Objective:
Please repeat all of the lines that follow, exactly as written.
• • • • •
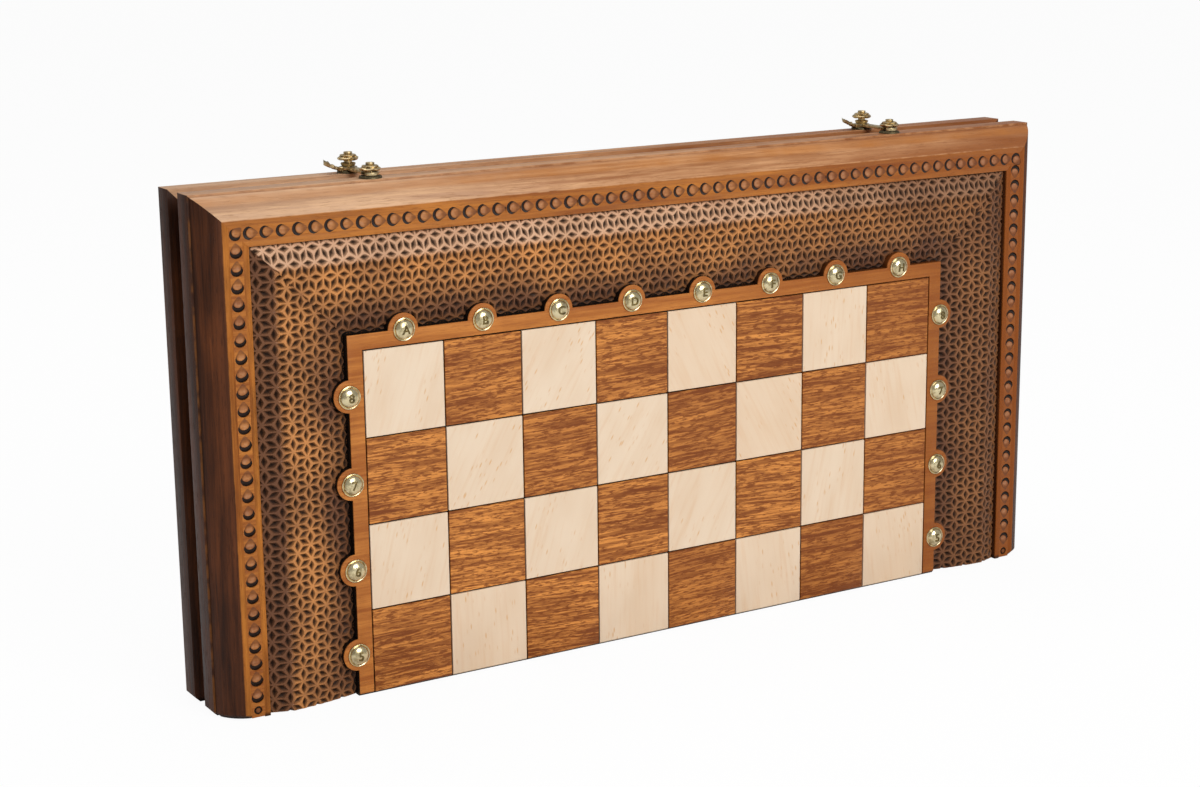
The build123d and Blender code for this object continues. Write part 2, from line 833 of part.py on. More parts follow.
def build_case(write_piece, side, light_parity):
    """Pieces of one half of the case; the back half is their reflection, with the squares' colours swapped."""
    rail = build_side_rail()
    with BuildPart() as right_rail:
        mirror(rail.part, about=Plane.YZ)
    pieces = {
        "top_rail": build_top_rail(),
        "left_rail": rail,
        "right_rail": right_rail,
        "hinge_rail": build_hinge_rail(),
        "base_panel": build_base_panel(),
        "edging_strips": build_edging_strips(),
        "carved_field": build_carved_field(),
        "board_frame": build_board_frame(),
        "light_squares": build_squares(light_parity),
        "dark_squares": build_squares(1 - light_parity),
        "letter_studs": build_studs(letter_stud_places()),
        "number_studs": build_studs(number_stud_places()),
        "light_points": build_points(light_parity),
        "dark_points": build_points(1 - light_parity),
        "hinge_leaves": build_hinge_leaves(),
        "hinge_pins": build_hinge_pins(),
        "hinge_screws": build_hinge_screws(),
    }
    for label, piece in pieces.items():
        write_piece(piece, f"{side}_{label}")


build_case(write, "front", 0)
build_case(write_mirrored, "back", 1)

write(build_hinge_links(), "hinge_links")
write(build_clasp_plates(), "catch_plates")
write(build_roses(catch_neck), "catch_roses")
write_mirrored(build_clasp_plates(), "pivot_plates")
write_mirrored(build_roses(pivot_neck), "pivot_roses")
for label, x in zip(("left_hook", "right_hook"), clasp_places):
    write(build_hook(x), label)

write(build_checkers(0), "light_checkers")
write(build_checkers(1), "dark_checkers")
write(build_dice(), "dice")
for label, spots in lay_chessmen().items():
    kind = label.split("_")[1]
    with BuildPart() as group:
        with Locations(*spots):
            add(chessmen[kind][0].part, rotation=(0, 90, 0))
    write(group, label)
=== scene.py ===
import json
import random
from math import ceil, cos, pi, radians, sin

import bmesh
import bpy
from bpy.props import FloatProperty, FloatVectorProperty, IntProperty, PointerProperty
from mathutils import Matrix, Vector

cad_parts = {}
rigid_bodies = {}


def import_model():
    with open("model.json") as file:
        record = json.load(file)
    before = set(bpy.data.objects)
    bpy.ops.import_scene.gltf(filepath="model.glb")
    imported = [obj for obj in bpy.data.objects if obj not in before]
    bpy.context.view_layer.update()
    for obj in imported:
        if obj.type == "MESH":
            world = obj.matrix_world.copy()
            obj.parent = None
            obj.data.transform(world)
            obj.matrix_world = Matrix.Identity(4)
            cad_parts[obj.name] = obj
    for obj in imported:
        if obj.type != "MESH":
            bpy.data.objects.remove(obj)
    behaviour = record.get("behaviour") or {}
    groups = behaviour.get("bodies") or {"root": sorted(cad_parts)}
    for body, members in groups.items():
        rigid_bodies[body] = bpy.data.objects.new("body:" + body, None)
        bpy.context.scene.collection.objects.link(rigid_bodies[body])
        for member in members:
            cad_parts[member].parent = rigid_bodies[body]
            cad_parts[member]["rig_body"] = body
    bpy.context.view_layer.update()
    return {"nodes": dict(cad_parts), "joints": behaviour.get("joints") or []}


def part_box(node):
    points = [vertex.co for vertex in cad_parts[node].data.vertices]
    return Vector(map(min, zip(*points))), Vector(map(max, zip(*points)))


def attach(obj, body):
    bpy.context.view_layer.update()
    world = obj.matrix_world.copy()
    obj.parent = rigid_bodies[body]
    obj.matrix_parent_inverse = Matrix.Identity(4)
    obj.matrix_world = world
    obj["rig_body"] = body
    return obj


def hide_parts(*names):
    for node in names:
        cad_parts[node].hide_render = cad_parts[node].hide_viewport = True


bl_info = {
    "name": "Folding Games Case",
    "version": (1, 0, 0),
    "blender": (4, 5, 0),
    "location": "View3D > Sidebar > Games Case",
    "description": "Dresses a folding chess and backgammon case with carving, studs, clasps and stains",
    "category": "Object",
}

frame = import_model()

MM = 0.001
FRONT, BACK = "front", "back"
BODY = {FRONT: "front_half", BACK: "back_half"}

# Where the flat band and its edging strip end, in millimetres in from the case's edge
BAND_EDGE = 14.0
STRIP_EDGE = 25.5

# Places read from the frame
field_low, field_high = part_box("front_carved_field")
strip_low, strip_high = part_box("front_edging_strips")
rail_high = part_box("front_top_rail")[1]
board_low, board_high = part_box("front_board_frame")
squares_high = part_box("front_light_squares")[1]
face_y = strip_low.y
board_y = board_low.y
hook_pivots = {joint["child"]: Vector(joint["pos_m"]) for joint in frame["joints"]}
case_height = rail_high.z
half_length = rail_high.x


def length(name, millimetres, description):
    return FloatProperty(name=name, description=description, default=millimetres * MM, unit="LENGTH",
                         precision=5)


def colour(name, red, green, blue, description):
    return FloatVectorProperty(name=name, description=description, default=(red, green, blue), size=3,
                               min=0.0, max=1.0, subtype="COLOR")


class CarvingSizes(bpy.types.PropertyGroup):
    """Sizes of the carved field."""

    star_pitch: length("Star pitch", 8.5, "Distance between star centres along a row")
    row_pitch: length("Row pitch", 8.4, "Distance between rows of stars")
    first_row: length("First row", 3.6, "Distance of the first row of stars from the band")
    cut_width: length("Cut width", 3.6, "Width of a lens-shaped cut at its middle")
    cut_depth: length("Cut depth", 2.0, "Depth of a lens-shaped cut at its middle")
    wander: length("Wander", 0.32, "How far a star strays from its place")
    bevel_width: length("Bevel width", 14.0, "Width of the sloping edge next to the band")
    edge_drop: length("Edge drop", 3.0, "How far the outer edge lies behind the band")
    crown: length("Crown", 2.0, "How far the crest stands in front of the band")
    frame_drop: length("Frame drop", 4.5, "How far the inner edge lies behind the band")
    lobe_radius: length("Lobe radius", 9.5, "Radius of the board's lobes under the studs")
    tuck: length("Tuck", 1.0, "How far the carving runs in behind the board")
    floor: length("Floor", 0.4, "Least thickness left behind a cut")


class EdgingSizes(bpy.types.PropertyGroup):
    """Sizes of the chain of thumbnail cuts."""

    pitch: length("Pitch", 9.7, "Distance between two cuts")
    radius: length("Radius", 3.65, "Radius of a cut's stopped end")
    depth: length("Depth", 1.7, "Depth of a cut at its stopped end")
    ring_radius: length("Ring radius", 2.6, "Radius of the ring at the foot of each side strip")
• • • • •
Reply:
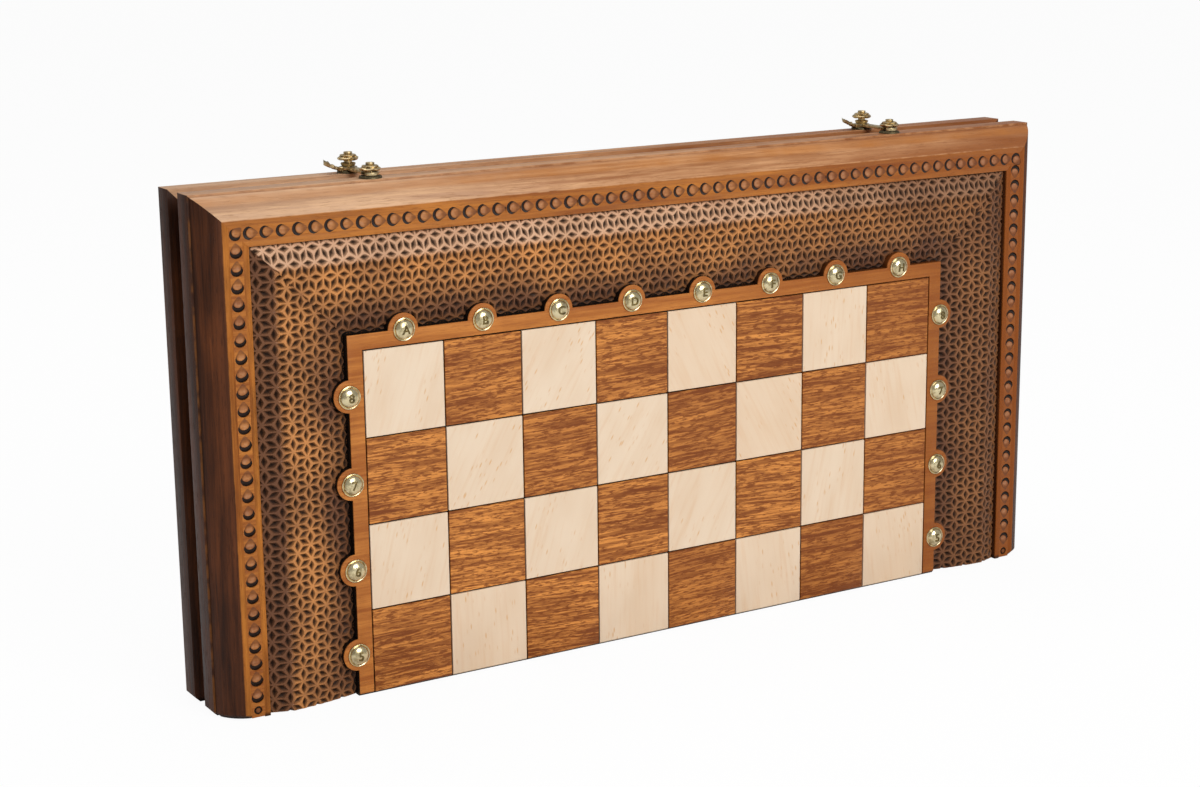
The build123d and Blender code for this object continues. Write part 2, from line 833 of part.py on. More parts follow.
def build_case(write_piece, side, light_parity):
    """Pieces of one half of the case; the back half is their reflection, with the squares' colours swapped."""
    rail = build_side_rail()
    with BuildPart() as right_rail:
        mirror(rail.part, about=Plane.YZ)
    pieces = {
        "top_rail": build_top_rail(),
        "left_rail": rail,
        "right_rail": right_rail,
        "hinge_rail": build_hinge_rail(),
        "base_panel": build_base_panel(),
        "edging_strips": build_edging_strips(),
        "carved_field": build_carved_field(),
        "board_frame": build_board_frame(),
        "light_squares": build_squares(light_parity),
        "dark_squares": build_squares(1 - light_parity),
        "letter_studs": build_studs(letter_stud_places()),
        "number_studs": build_studs(number_stud_places()),
        "light_points": build_points(light_parity),
        "dark_points": build_points(1 - light_parity),
        "hinge_leaves": build_hinge_leaves(),
        "hinge_pins": build_hinge_pins(),
        "hinge_screws": build_hinge_screws(),
    }
    for label, piece in pieces.items():
        write_piece(piece, f"{side}_{label}")


build_case(write, "front", 0)
build_case(write_mirrored, "back", 1)

write(build_hinge_links(), "hinge_links")
write(build_clasp_plates(), "catch_plates")
write(build_roses(catch_neck), "catch_roses")
write_mirrored(build_clasp_plates(), "pivot_plates")
write_mirrored(build_roses(pivot_neck), "pivot_roses")
for label, x in zip(("left_hook", "right_hook"), clasp_places):
    write(build_hook(x), label)

write(build_checkers(0), "light_checkers")
write(build_checkers(1), "dark_checkers")
write(build_dice(), "dice")
for label, spots in lay_chessmen().items():
    kind = label.split("_")[1]
    with BuildPart() as group:
        with Locations(*spots):
            add(chessmen[kind][0].part, rotation=(0, 90, 0))
    write(group, label)
=== scene.py ===
import json
import random
from math import ceil, cos, pi, radians, sin

import bmesh
import bpy
from bpy.props import FloatProperty, FloatVectorProperty, IntProperty, PointerProperty
from mathutils import Matrix, Vector

cad_parts = {}
rigid_bodies = {}


def import_model():
    with open("model.json") as file:
        record = json.load(file)
    before = set(bpy.data.objects)
    bpy.ops.import_scene.gltf(filepath="model.glb")
    imported = [obj for obj in bpy.data.objects if obj not in before]
    bpy.context.view_layer.update()
    for obj in imported:
        if obj.type == "MESH":
            world = obj.matrix_world.copy()
            obj.parent = None
            obj.data.transform(world)
            obj.matrix_world = Matrix.Identity(4)
            cad_parts[obj.name] = obj
    for obj in imported:
        if obj.type != "MESH":
            bpy.data.objects.remove(obj)
    behaviour = record.get("behaviour") or {}
    groups = behaviour.get("bodies") or {"root": sorted(cad_parts)}
    for body, members in groups.items():
        rigid_bodies[body] = bpy.data.objects.new("body:" + body, None)
        bpy.context.scene.collection.objects.link(rigid_bodies[body])
        for member in members:
            cad_parts[member].parent = rigid_bodies[body]
            cad_parts[member]["rig_body"] = body
    bpy.context.view_layer.update()
    return {"nodes": dict(cad_parts), "joints": behaviour.get("joints") or []}


def part_box(node):
    points = [vertex.co for vertex in cad_parts[node].data.vertices]
    return Vector(map(min, zip(*points))), Vector(map(max, zip(*points)))


def attach(obj, body):
    bpy.context.view_layer.update()
    world = obj.matrix_world.copy()
    obj.parent = rigid_bodies[body]
    obj.matrix_parent_inverse = Matrix.Identity(4)
    obj.matrix_world = world
    obj["rig_body"] = body
    return obj


def hide_parts(*names):
    for node in names:
        cad_parts[node].hide_render = cad_parts[node].hide_viewport = True


bl_info = {
    "name": "Folding Games Case",
    "version": (1, 0, 0),
    "blender": (4, 5, 0),
    "location": "View3D > Sidebar > Games Case",
    "description": "Dresses a folding chess and backgammon case with carving, studs, clasps and stains",
    "category": "Object",
}

frame = import_model()

MM = 0.001
FRONT, BACK = "front", "back"
BODY = {FRONT: "front_half", BACK: "back_half"}

# Where the flat band and its edging strip end, in millimetres in from the case's edge
BAND_EDGE = 14.0
STRIP_EDGE = 25.5

# Places read from the frame
field_low, field_high = part_box("front_carved_field")
strip_low, strip_high = part_box("front_edging_strips")
rail_high = part_box("front_top_rail")[1]
board_low, board_high = part_box("front_board_frame")
squares_high = part_box("front_light_squares")[1]
face_y = strip_low.y
board_y = board_low.y
hook_pivots = {joint["child"]: Vector(joint["pos_m"]) for joint in frame["joints"]}
case_height = rail_high.z
half_length = rail_high.x


def length(name, millimetres, description):
    return FloatProperty(name=name, description=description, default=millimetres * MM, unit="LENGTH",
                         precision=5)


def colour(name, red, green, blue, description):
    return FloatVectorProperty(name=name, description=description, default=(red, green, blue), size=3,
                               min=0.0, max=1.0, subtype="COLOR")


class CarvingSizes(bpy.types.PropertyGroup):
    """Sizes of the carved field."""

    star_pitch: length("Star pitch", 8.5, "Distance between star centres along a row")
    row_pitch: length("Row pitch", 8.4, "Distance between rows of stars")
    first_row: length("First row", 3.6, "Distance of the first row of stars from the band")
    cut_width: length("Cut width", 3.6, "Width of a lens-shaped cut at its middle")
    cut_depth: length("Cut depth", 2.0, "Depth of a lens-shaped cut at its middle")
    wander: length("Wander", 0.32, "How far a star strays from its place")
    bevel_width: length("Bevel width", 14.0, "Width of the sloping edge next to the band")
    edge_drop: length("Edge drop", 3.0, "How far the outer edge lies behind the band")
    crown: length("Crown", 2.0, "How far the crest stands in front of the band")
    frame_drop: length("Frame drop", 4.5, "How far the inner edge lies behind the band")
    lobe_radius: length("Lobe radius", 9.5, "Radius of the board's lobes under the studs")
    tuck: length("Tuck", 1.0, "How far the carving runs in behind the board")
    floor: length("Floor", 0.4, "Least thickness left behind a cut")


class EdgingSizes(bpy.types.PropertyGroup):
    """Sizes of the chain of thumbnail cuts."""

    pitch: length("Pitch", 9.7, "Distance between two cuts")
    radius: length("Radius", 3.65, "Radius of a cut's stopped end")
    depth: length("Depth", 1.7, "Depth of a cut at its stopped end")
    ring_radius: length("Ring radius", 2.6, "Radius of the ring at the foot of each side strip")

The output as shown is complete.